According to the New England Journal of Medicine, children receive four million CT scans per year, and of course their bodies are far more vulnerable to radiation than older people. William Falloon again:
Children are more vulnerable to the long-term effects of the DNA damage inflicted by X-rays. In one particularly heinous case, a 30-month-old child was exposed to more than 60 minutes of continuous CT scans when the normal time period is only 2-3 minutes. The hospital’s radiology manager called the overdose a “rogue act of insanity” while the chief of the state’s regulatory division said it was “one of the more egregious, extreme cases that I have ever seen.”
The journal Radiation Research just published a study showing that children who were under ten years of age when they were exposed to the Hiroshima and Nagasaki radiation have had a 58% higher death rate than average.
This same study also presents the strongest evidence to date that cancer risk not only exists at low doses of radiation, but may be even greater per unit of dose than at higher doses—and that ionizing radiation is associated with non-cancer diseases involving circulatory, respiratory, and digestive systems.
If you can’t avoid getting a CT scan or an x-ray, you need to know that the damage from radiation comes from hydroxyl free radicals, and you can protect yourself against them by taking antioxidants for several days before and immediately after receiving the radiation. The best antioxidants in this case are vitamin C, alpha-lipoic acid, n-acetylcysteine (NAC), mixed-tocopherol vitamin E, selenium, and CoQ10.
You should also take antioxidants before a long airplane trip because of the surprising amount of radiation you receive during flights. Airline crew and frequent fliers can receive up to about 5 mSv per year from their hours in the air.
We’ve talked a lot about “virtual” colonoscopies in this article, but regular optical colonoscopies have their own risks too, of course. For one thing, endoscopic equipment is disinfected but not necessarily sterilized because the flexible tubing can be destroyed by the sterilization process. This can lead to illness, which has prompted a recent lawsuit in Oregon. And an investigation revealed that between 2004 and 2009, over 11,000 colonoscopies were performed at three different Veterans Administration hospitals using improperly sterilized equipment; as a result of those colonoscopies, 13 of those veterans tested positive for hepatitis B, 34 for hepatitis C and 6 for HIV, according to the VA.

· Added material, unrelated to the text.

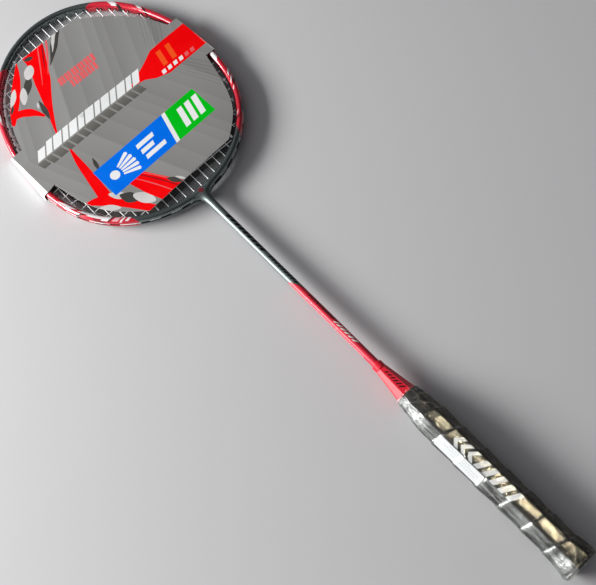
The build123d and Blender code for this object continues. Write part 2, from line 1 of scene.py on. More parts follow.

The rate of bowel puncture from regular colonoscopies is also a serious risk, not to mention complications from sedatives and possible long-term injury to the anal sphincter, which could lead to incontinence. We need a much better and safer test than colonoscopy—and we should be able to get one in the form of a blood or stool test. There are stool tests now, but with too many false positives and negatives. The technology needs serious refinement, but gets little attention because colonoscopy is such a thriving and lucrative industry. Who exactly is going to fund research into a safe, low-cost test when a high-cost (albeit dangerous) test is already available?